According to a survey by the Education, Culture, Sports, Science and Technology Ministry, the average pass rate for women at universities with a medical faculty stood at 13.60% for the 2021 academic year, higher than the 13.51% for men and marking the first time that women have outperformed men since comparable data became available in the 2013 academic year.
It was revealed in 2018 that Tokyo Medical University had reduced the entrance exam scores of women and people who were trying again to enter the university after graduating from high school, suppressing the number of successful examinees among these groups. Similar situations were discovered at other universities, resulting in a string of cases in which additional examinees were accepted or people sought a refund of their exam fees.
In response, the education ministry established rules prohibiting all faculties, including medical schools, from discriminating against people based on gender and age in entrance exams. At the same time, universities began working to conceal the names and genders of examinees when deciding on their success or failure, and to add women to the ranks of interviewers.
The higher pass rate among women appears to reflect the fact that universities have revised their selection methods to emphasize fairness in entrance exams. Gender and age should not affect the success or failure of examinees. It can be said that proper reforms for entrance exams have been promoted.
It is important for universities to make efforts to further increase the transparency of decisions on the success or failure of examinees, through such measures as disclosing average scores separately for men and women. The government also needs to keep an eye on universities to prevent such discrimination from happening again.
Currently, female doctors account for only about 20% of the total.
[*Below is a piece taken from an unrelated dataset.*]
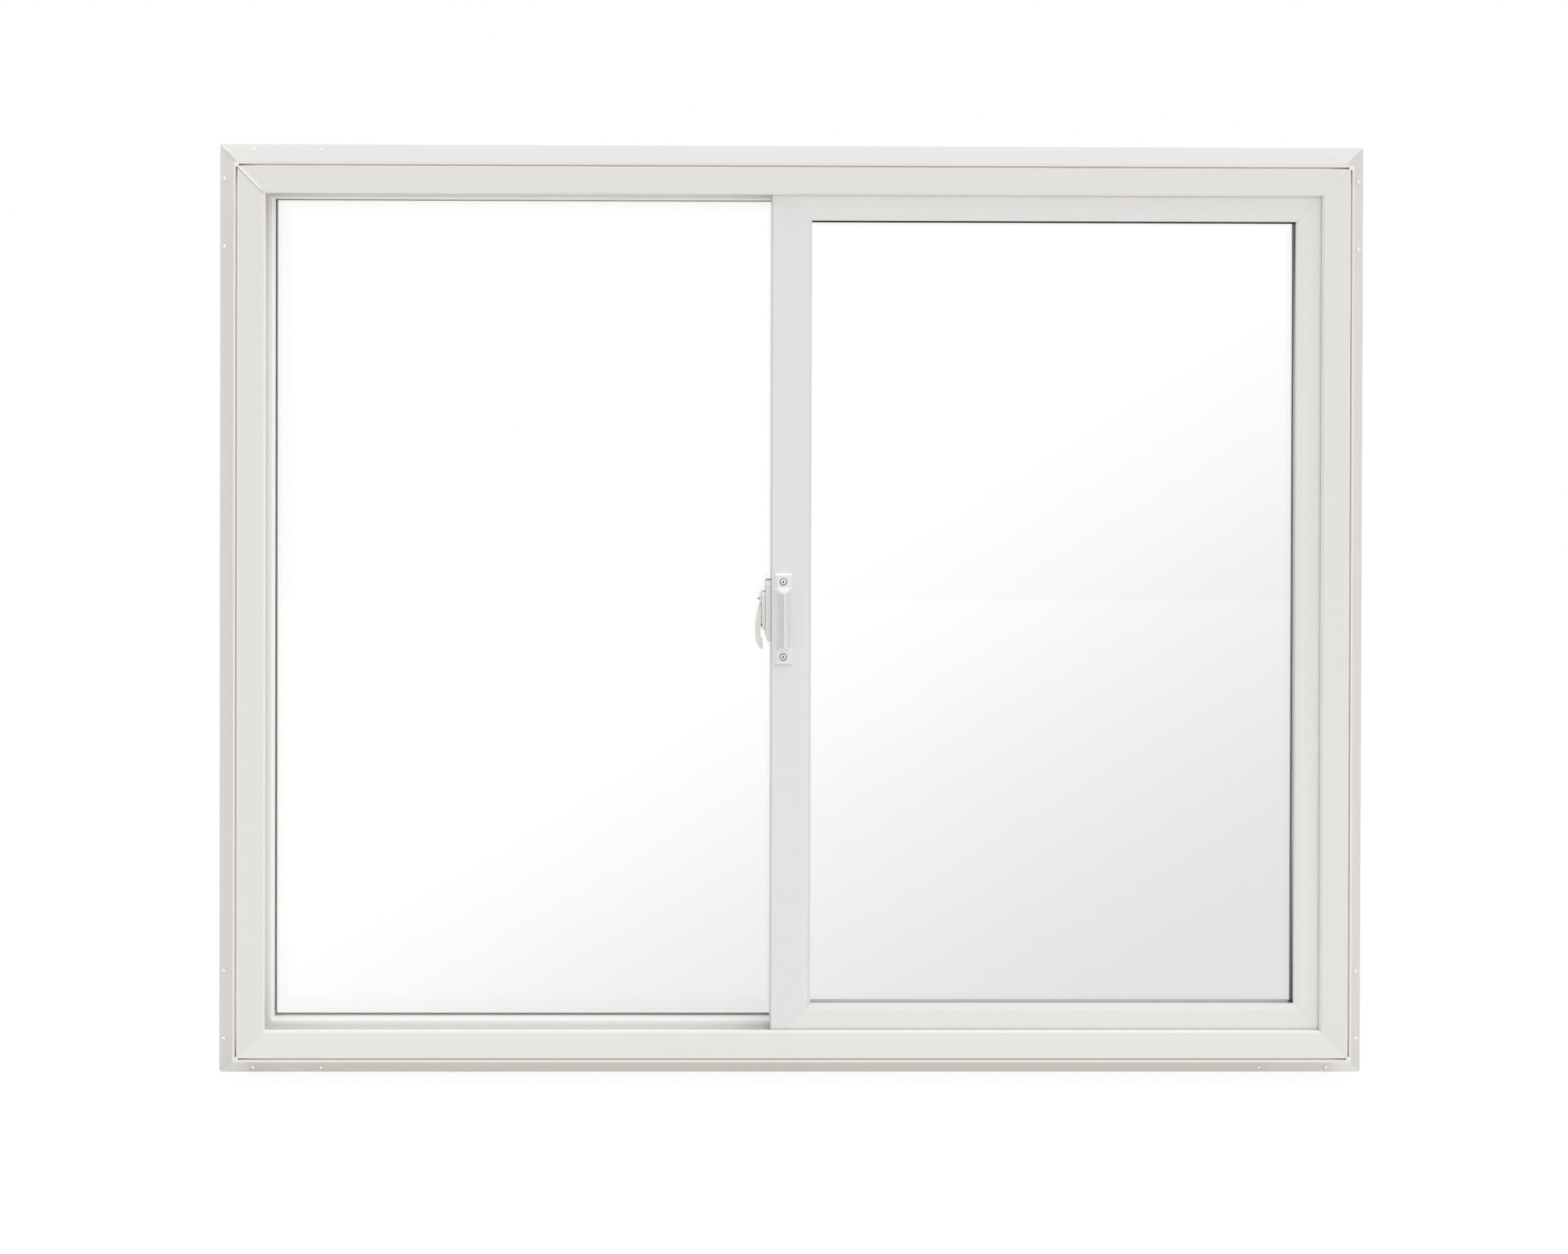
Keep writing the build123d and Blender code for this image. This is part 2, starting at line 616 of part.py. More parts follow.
def pull_handle():
    """A bow handle: two screwed pads with bevelled rims and a ridged grip that bridges them."""
    half = HANDLE_LENGTH / 2
    inner = half - PAD_LENGTH
    pad_long = PAD_LENGTH + PAD_CHAMFER
    pad = Pos(0, -PAD_THICK / 2, 0) * Box(HANDLE_WIDTH, PAD_THICK, pad_long)
    pad = chamfer(pad.faces().sort_by(Axis.Y)[0].edges(), PAD_CHAMFER)
    pads = [Pos(0, 0, side * (half - pad_long / 2)) * pad for side in (-1, 1)]
    screw_places = [Pos(0, 0, side * SCREW_SPACING / 2) for side in (-1, 1)]
    drill = Rot(90, 0, 0) * Cylinder(SCREW_SHANK_RADIUS, 2 * (PAD_THICK + CUT_PAST))
    handle = handle_grip(inner) + pads - [place * drill for place in screw_places]
    on_stile = Pos(HANDLE_OFFSET - STILE_LAP, SASH_FRONT_Y, -HANDLE_DROP)
    screw = Pos(0, -PAD_THICK, 0) * handle_screw()
    screws = Compound([on_stile * place * screw for place in screw_places])
    return {"pull_handle": on_stile * handle, "handle_screws": screws}


def lock_block(back_x, thick, width, length, foot):
    """A moulded block that stands out to the left, bevelled at its top and curved in at its foot."""
    low, high = LOCK_RISE - length / 2, LOCK_RISE + length / 2
    front_x = back_x - thick
    edges = [
        Line((back_x, low), (back_x, high)),
        Line((back_x, high), (front_x + LOCK_BEVEL, high)),
        Line((front_x + LOCK_BEVEL, high), (front_x, high - LOCK_BEVEL)),
        Line((front_x, high - LOCK_BEVEL), (front_x, low + foot)),
        TangentArc((front_x, low + foot), (front_x + LOCK_FOOT_IN, low), tangent=(0, -1)),
        Line((front_x + LOCK_FOOT_IN, low), (back_x, low)),
    ]
    return Pos(0, SASH_MIDDLE_Y, 0) * extrude(Plane.XZ * make_face(edges), amount=width / 2, both=True)


def lock_lever(hub_back_x):
    """A round hub on the pivot and a bowed arm that hangs from it, with its tip turned back to the stile."""
    front_x = hub_back_x - LEVER_HUB_THICK
    tip_x = front_x + LEVER_TIP_IN
    inner_x = hub_back_x - LEVER_SLACK
    notch_z = LEVER_TIP_LONG - LEVER_LENGTH
    bow = (front_x - LEVER_BOW, -LEVER_BOW_AT)
    tip = (tip_x, -LEVER_LENGTH)
    edges = [
        Spline((front_x, -LEVER_ROOT), bow, tip, tangents=(LEVER_CURVE_START, LEVER_CURVE_END)),
        Line(tip, (tip_x - LEVER_TIP_TAPER, notch_z)),
        Line((tip_x - LEVER_TIP_TAPER, notch_z), (inner_x, notch_z)),
        Line((inner_x, notch_z), (inner_x, -LEVER_HUB_RADIUS)),
        Line((inner_x, -LEVER_HUB_RADIUS), (hub_back_x, -LEVER_ROOT)),
        Line((hub_back_x, -LEVER_ROOT), (front_x, -LEVER_ROOT)),
    ]
    arm = extrude(Plane.XZ * make_face(edges), amount=LEVER_WIDTH / 2, both=True)
    hub = Rot(0, 90, 0) * Cylinder(LEVER_HUB_RADIUS, LEVER_HUB_THICK)
    hub = Pos((front_x + hub_back_x) / 2, 0, 0) * hub
    hole = Rot(0, 90, 0) * Cylinder(PIVOT_RADIUS + PIVOT_CLEARANCE, 2 * (LEVER_HUB_THICK + CUT_PAST))
    return Pos(0, SASH_MIDDLE_Y, PIVOT_RISE) * (arm + hub - Pos(front_x, 0, 0) * hole)


def sweep_lock():
    """The lock on the stile: base, body, lever on its pivot pin, cam and the keeper on the fixed rail."""
    stile_x = -STILE_LAP
    base_x = stile_x - LOCK_BASE_THICK
    body_x = base_x - LOCK_BODY_THICK
    base = lock_block(stile_x, LOCK_BASE_THICK, LOCK_BASE_WIDTH, LOCK_BASE_LENGTH, LOCK_BASE_FOOT)
    body = lock_block(base_x, LOCK_BODY_THICK, LOCK_BODY_WIDTH, LOCK_BODY_LENGTH, LOCK_BODY_FOOT)
    pin_inner_x = body_x + LOCK_BODY_THICK / 2
    pin_outer_x = body_x - LEVER_GAP - LEVER_HUB_THICK - PIVOT_STAND
    pin = Rot(0, 90, 0) * Cylinder(PIVOT_RADIUS, pin_inner_x - pin_outer_x)
    pin = Pos((pin_inner_x + pin_outer_x) / 2, SASH_MIDDLE_Y, PIVOT_RISE) * pin
    cam_x = (stile_x - CAM_THICK - HOOK_THICK, stile_x - HOOK_THICK)
    cam_y = SASH_MIDDLE_Y + LOCK_BASE_WIDTH / 2
    cam = block(cam_x, (cam_y, cam_y + CAM_LENGTH), (LOCK_RISE - CAM_WIDTH / 2, LOCK_RISE + CAM_WIDTH / 2))
    return {
        "lock_base": base,
        "lock_body": body - pin,
        "lock_lever": lock_lever(body_x - LEVER_GAP),
        "lock_pivot_pin": pin,
        "lock_cam": cam,
        "lock_keeper": lock_keeper(),
    }


def lock_keeper():
    """The plate on the left side of the fixed meeting rail that the cam catches."""
    return block(
        (FIXED_RAIL_LEFT - KEEPER_THICK, FIXED_RAIL_LEFT),
        (FIXED_RAIL_FRONT, FIXED_RAIL_FRONT + KEEPER_WIDTH),
        (LOCK_RISE - KEEPER_LENGTH / 2, LOCK_RISE + KEEPER_LENGTH / 2),
    )


def main():
    os.makedirs("parts", exist_ok=True)
    parts = frame_bars()
    for group in (fixed_light, sash, rollers, seals, lift_blocks, weep_covers, pull_handle, sweep_lock):
        parts.update(group())
    for name, shape in parts.items():
        export_step(TO_DATUM * shape, f"parts/{name}.step")


main()
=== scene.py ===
# %% [markdown]
# # A white PVC sliding window in a plain white studio
# The solids of the window come from the CAD frame, at true size and in metres.
# This lesson gives them their finishes and adds the small pieces that only show up close.
# The size of the CAD model is kept.

# %% Load the frame
import math
import random
import bmesh
import bpy
from mathutils import Matrix, Vector


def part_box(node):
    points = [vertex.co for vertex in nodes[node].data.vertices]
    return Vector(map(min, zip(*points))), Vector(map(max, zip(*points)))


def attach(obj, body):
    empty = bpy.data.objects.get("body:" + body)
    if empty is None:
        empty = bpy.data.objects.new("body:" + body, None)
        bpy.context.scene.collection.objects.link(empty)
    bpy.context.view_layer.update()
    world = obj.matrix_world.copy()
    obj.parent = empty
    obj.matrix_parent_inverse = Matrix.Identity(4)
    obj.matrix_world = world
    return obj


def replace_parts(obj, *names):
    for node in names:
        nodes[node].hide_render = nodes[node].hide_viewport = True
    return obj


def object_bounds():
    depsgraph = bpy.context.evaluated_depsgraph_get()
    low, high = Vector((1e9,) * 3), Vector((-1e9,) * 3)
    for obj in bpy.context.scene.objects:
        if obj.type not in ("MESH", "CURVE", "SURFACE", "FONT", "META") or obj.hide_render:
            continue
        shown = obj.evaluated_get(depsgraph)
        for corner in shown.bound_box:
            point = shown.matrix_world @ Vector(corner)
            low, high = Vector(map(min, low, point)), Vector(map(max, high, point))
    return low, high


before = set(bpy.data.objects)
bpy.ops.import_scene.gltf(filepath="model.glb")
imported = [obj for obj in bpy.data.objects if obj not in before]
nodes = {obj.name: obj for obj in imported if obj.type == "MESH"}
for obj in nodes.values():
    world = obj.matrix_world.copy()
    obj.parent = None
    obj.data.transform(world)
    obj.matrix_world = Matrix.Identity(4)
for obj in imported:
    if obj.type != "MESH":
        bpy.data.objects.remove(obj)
cad_box = [list(corner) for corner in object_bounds()]
bpy.ops.object.select_all(action="DESELECT")
print(len(nodes), "solids, from", [round(v, 4) for v in cad_box[0]], "to", [round(v, 4) for v in cad_box[1]])

# %% [markdown]
# Many places on the window are easiest to give from its middle or from its outer edges.
# They are measured here from the solids, so the marks and small pieces land in the right places.
# Only the width of the nail fin is written down, because no box round a solid ends where the fin starts.

# %% Measure the places that the rest uses
stile_low, stile_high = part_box("sash_meeting_stile")
head_low, head_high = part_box("frame_head")
sill_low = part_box("frame_sill")[0]
MIDDLE_Z = (head_high.z + sill_low.z) / 2
FACE_Y = head_low.y
HALF_FIN_HIGH = (head_high.z - sill_low.z) / 2
FIN_WIDTH = 0.033
HALF_HIGH = HALF_FIN_HIGH - FIN_WIDTH
HALF_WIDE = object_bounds()[1][0] - FIN_WIDTH
print("half sizes of the frame", round(HALF_WIDE, 4), round(HALF_HIGH, 4), "middle height", round(MIDDLE_Z, 4))

# %% [markdown]
# The photograph was taken square to the window, a little left of its middle and above it.
# A real camera does that by shifting its lens, and Blender has the same shift.
# The three small turns are what is left of the tripod's tilt.

# %% Camera
camera_data = bpy.data.cameras.new("camera")
camera_data.sensor_width = 36.0
camera_data.lens = 35.761
camera_data.shift_x = 0.04830
camera_data.shift_y = -0.10674
camera = bpy.data.objects.new("camera", camera_data)
bpy.context.scene.collection.objects.link(camera)
yaw, pitch, roll = (math.radians(v) for v in (-0.3552, -0.2158, -0.1365))
aim = Matrix.Rotation(yaw, 4, "Z") @ Matrix.Rotation(pitch + math.pi / 2, 4, "X") @ Matrix.Rotation(-roll, 4, "Z")
eye = Vector((-0.12932, -2.14917, MIDDLE_Z + 0.21465))
camera.matrix_world = Matrix.Translation(eye) @ aim
bpy.context.scene.camera = camera
print("camera", round(-camera.location.y + FACE_Y, 3), "m in front of the window")

# %% [markdown]
# Shader maths reads best as plain arithmetic.
# This small class wraps one output of a material's nodes.
# A sum or a product of two such outputs adds the Math node that works it out.
# Every other node comes from its one method, which takes the node's type, its settings and its inputs.


# %% A field that varies over a surface
class Field:
    """One output of a material's nodes, which can be used in arithmetic."""

    def __init__(self, tree, socket):
        self.tree, self.socket = tree, socket

    def node(self, kind, settings=None, inputs=None, output=0):
        """Adds a node with these settings and inputs, and gives one of its outputs."""
        made = self.tree.nodes.new(kind)
        for name, value in (settings or {}).items():
            if name == "stops":
                elements = made.color_ramp.elements
                while len(elements) < len(value):
                    elements.new(1.0)
                for element, (place, shade) in zip(elements, value):
                    element.position = place
                    element.color = (shade, shade, shade, 1.0)
            else:
                setattr(made, name, value)
        for name, value in (inputs or {}).items():
            if isinstance(value, Field):
                self.tree.links.new(value.socket, made.inputs[name])
            else:
                made.inputs[name].default_value = value
        return Field(self.tree, made.outputs[output])

    def math(self, operation, a, b=0.0, c=0.0, clamp=False):
        return self.node("ShaderNodeMath", {"operation": operation, "use_clamp": clamp}, {0: a, 1: b, 2: c})

    def __add__(self, other):
        return self.math("ADD", self, other)

    __radd__ = __add__

    def __sub__(self, other):
        return self.math("SUBTRACT", self, other)

    def __rsub__(self, other):
        return self.math("SUBTRACT", other, self)

    def __mul__(self, other):
        return self.math("MULTIPLY", self, other)

    def __truediv__(self, other):
        return self.math("DIVIDE", self, other)

    def __abs__(self):
        return self.math("ABSOLUTE", self)

    def at_most(self, other):
        return self.math("MINIMUM", self, other)

    def at_least(self, other):
        return self.math("MAXIMUM", self, other)

    def below(self, limit, soft):
        """1 where the field is under the limit, falling to 0 over the soft distance above it."""
        return self.math("MULTIPLY", limit + soft - self, 1.0 / soft, clamp=True)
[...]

The challenge for the future will be how to encourage the greater number of successful female examinees to play an active role in the medical field.
Many students who graduate from medical school enter the ikyoku medical offices of university hospitals under their training program. The discrimination in entrance exams is believed to have been spurred by universities’ concern that if more female doctors leave hospitals due to marriage or childbirth, hospitals’ operations would be hindered.
The medical field needs personnel who are physically strong and capable of working long hours. There are fewer women among surgeons and emergency physicians who perform operations or answer emergency calls.
It is important for each hospital to establish a system in which both men and women can work together with peace of mind in all medical departments, through such measures as providing childcare facilities within hospitals and reducing or eliminating night shifts for members of the child-rearing generation.
It is also essential to review working hours. According to a survey by the government, nearly 40% of hospital doctors worked more than 960 hours of overtime a year. If long working hours remain the norm, women will not be able to balance their work with childbirth and child-rearing, leading to a spate of female doctors leaving hospitals and causing a shortage of doctors.
In April 2024, the government will begin to promote work style reforms for doctors. Improving the work environment for doctors as a whole will likely help women play an active role in the medical field.